About California

California, the most populous state in the nation, is home to Hollywood's stars, Silicon Valley's technology, Napa Valley's wines, and ancient Redwood and Sequoia forests. The Golden State also is one of the country's wealthiest and most socially and politically influential and has been since it became a state nearly 170 years ago.

Mexico ceded California to the United States in 1848 after the Mexican-American War, and it was officially annexed as a free, non-slave state in the Compromise of 1850.

During the California Gold Rush from  1848 to 1858, about 300,000 people flocked to the Western state to try to strike it rich in the mines. California's shipping, agriculture, construction, and transportation industries boomed as the state became a land of economic opportunity for settlers.

While the Gold Rush resulted in unprecedented population and economic growth – it remains the largest mass migration in U.S. history – it also forced out Native Americans and foreigners once gold became harder to find. After the Gold Rush ended, businesses that grew to serve miners remained behind, contributing to California's expansive economy.
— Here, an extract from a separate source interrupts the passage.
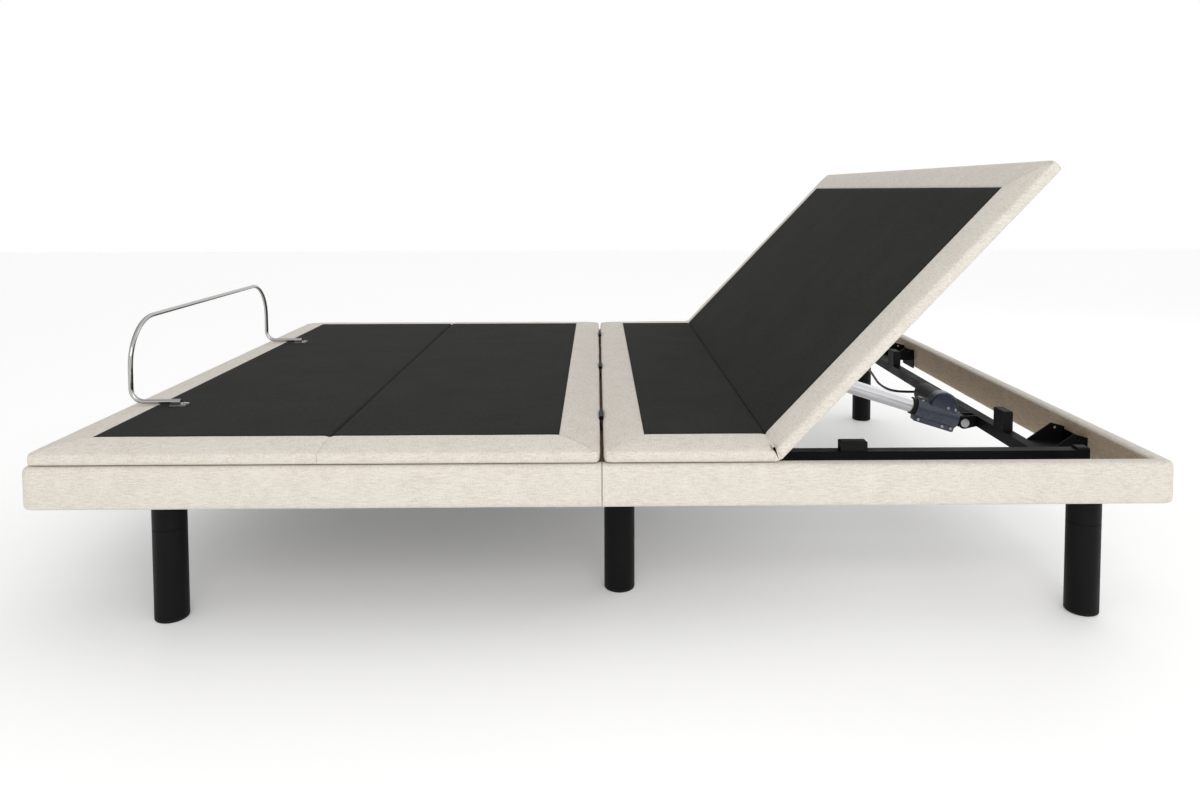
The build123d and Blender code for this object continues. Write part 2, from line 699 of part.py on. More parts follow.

While California's economy is now the largest in the U. S., the state's high cost of living may deter some from settling there. San Jose and San Francisco rank among the top 20 in U.S. News & World Report's Best Places to Live. Yet they are also among the most expensive for housing. California has four of the country's top 10 cities with the highest cost of living, while the state's median household income, $67,739 in 2016, was marginally higher than the national average of $57,617.

California’s high-income earners, from film and television celebrities in Los Angeles to tech giants in Silicon Valley, are heavily taxed in the state, which hosts the largest entertainment and fashion industries in the country.

However, other industries bring in more money: Aside from real estate, the computer and electronic products manufacturing industry contributed the most to the state's economy.

Los Angeles is the state's largest city, with nearly three times the number of residents as the second largest, San Diego. Next up are San Jose, San Francisco and Fresno, the largest inland city in the state. Each of these cities is popular with immigrants.

Nearly three in 10 Californians were born outside the U.S., with just over half of immigrants coming from Latin America and 39 percent from Asia. Since 2006, though, Asian immigrants have outnumbered Latinos, a trend that is expected to continue through 2030.

The growing population will put a strain on infrastructure and public services, including health, housing, and schools. California's increasing high school graduation rates – 82 percent of students graduated in 2015 – will keep the demand for higher education strong.

California has some of the country's best universities, including Stanford, University of Southern California, California Institute of Technology and the University of California campuses at Berkeley and Los Angeles.

California also is home to some of the nation's most beautiful landscapes. Yosemite National Park, which U.S. News ranks as a top hiking, adventure and family vacation spot, draws in millions of people each year to revel in the park’s towering waterfalls, massive rock formations and sprawling forests, including a stand of ancient great Sequoias. More than 5 million people visited Yosemite in 2016.

Other top tourist destinations include the beaches of Southern California, Disneyland, Palm Springs, Lake Tahoe and the nation’s top wine-making region of Napa Valley. California is bordered by the Pacific Ocean and Oregon, Nevada and A Arizona to the north and east.

Just under half of California adults say religion is very important to them, and about one in three residents attend weekly services. Politically, the state leans Democratic, with millennials and Latinos making up the largest number of newly registered voters.